SAN FRANCISCO — The grande dame of Silicon Valley is putting on her finery and going to market--but to sell, not to buy.
Palo Alto-based Hewlett-Packard Co., one of the valley's founding companies, will offer a stake in its test and measurement division to the public as soon as next week.
The stock sale is a giant step for historically slow-moving HP, which is parting with a unit that combines the company's first products with some of its most forward-looking.
The new company, which HP recently dubbed Agilent Technologies Inc., could raise nearly $1.3 billion in the stock sale, though the net proceeds will be paid to HP.
HP also intends to keep 87% of Agilent for now. It will distribute that stake to HP shareholders by the middle of next year.
The 57-million-share offering, expected to be priced at $19 to $22 a share, could give Agilent a total market value of about $10 billion.
It is one of the largest tech IPOs since 1996, when AT&T Corp. sold off a stake in its Lucent Technologies Inc. equipment-manufacturing arm, raising $3 billion.
Lucent shares have risen sevenfold since then, and HP is hoping for a similar payoff by liberating its most sophisticated creators of intellectual property from the bindings of a bureaucratic giant yoked to corporate and consumer demand for printers and computers.
"You've got scientists who crank out 80 patents a year that have just had it with the guys who are trying to get a printer to print red in the middle of a sentence," said an Agilent contractor who asked not to be named. "Agilent has to get out from the HP culture."
While Lucent, close to a pure telecom equipment play, was a home run for AT&T, the story of Agilent--which will trade under the prestige ticker symbol "A" on the New York Stock Exchange--is more complicated.

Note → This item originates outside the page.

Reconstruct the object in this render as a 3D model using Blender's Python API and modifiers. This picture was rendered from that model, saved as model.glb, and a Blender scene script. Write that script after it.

As outlined in HP's Securities and Exchange Commission filings, as well as in the "road show" for institutional investors in Europe last week and the U.S. this week by deal underwriters Morgan Stanley Dean Witter & Co. and Goldman Sachs & Co., Agilent has an assortment of barely related businesses, along with a cyclical core that can leave it at the mercy of economic downturns.
The units, which date as far back as HP's start in 1939, generated $7.95 billion in revenue last year, up slightly from $7.79 billion in 1997. But earnings plunged by more than half, to $257 million, or 68 cents a share in 1998, from $543 million, or $1.43 in 1997. (Earnings rebounded somewhat to 96 cents a share in the three quarters ended July 31, compared with 81 cents in the year-earlier period.)